I’m not trying to be an elitist - but I think it’s one of those things you love or you hate. And reading the recently published companion book, “Watching the Watchmen” by the artist who worked with Moore - Dave Gibbons, I think you see the elements even moreso.
Yes, and when I read Lord of the Rings last year, it felt like it was just a bunch of cliches pulled out of a Dungeons & Dragons game.
Watchmen was published in 1986. Nintendo’s top releases that year were Donkey Kong and Legend of Zelda. The groundbreaking comic book series of 1985 had been Crisis on Infinite Earths and Secret Wars. When Watchmen and The Dark Knight Returns came out in 1986, everyone who was reading comics saw that this was a major new direction. Alan Moore and Frank Miller invented the cliches that everyone else has been using since then.
I agree with your point, but I thought I’d just step in to say that I think that’s a little harsh of a comparison :). Vaughn’s not really at the level of mindless, flashy, “blow-it-up” fun trash IMHO - he’s got a bit more style than that. Maybe more of a John Carpenter-in-his-more-inventive-moments.

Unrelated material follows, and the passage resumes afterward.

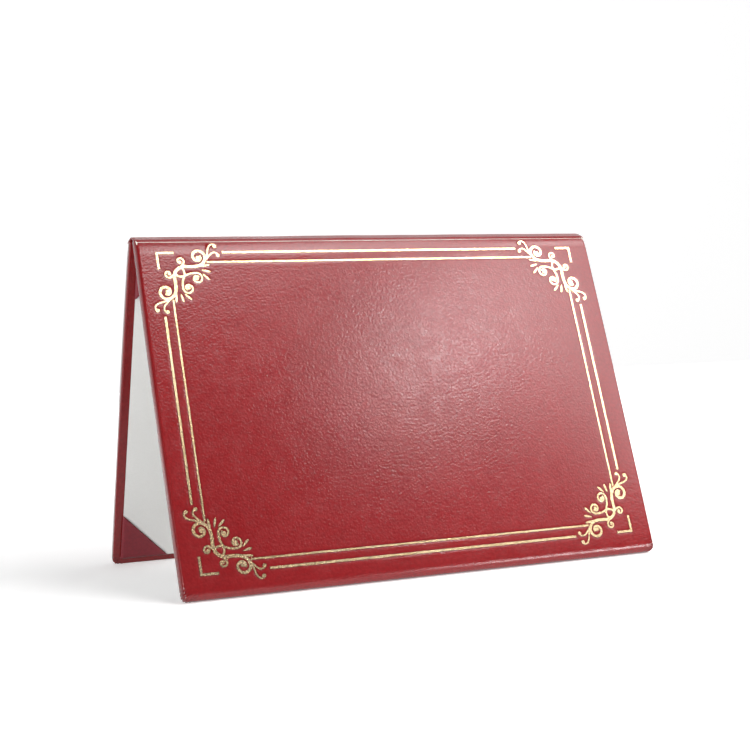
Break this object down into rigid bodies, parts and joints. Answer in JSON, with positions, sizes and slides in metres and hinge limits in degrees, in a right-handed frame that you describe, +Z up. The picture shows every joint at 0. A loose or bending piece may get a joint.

Maybe you’re right. I liked BKV a lot when I first read him, but then as I started reading more of his stuff, I realized he writes every character to be, basically, Yorrick Brown. Super witty, full of historical and cultural knowledge, and condescending of lower forms of arts and entertainment. I was reading his run on . . . I think it was Ultimate X-Men . . . and Cyclops made some snide, dismissive comment putting down Jerry Bruckheimer films. Cyclops! He is exactly the kind of prick jock asshole who would love Bruckheimer movies. That, to me, was kind of a crossing the Rubicon moment with Brian K. Vaughn. I still enjoy his stories, for the most part, but his characters are as hacky as hack comes.
Truly groundbreaking for the medium. I’m not the biggest fan and it has several serious flaws that take me far, far away from the book. That said, it was revolutionary and thought-provoking both then and now.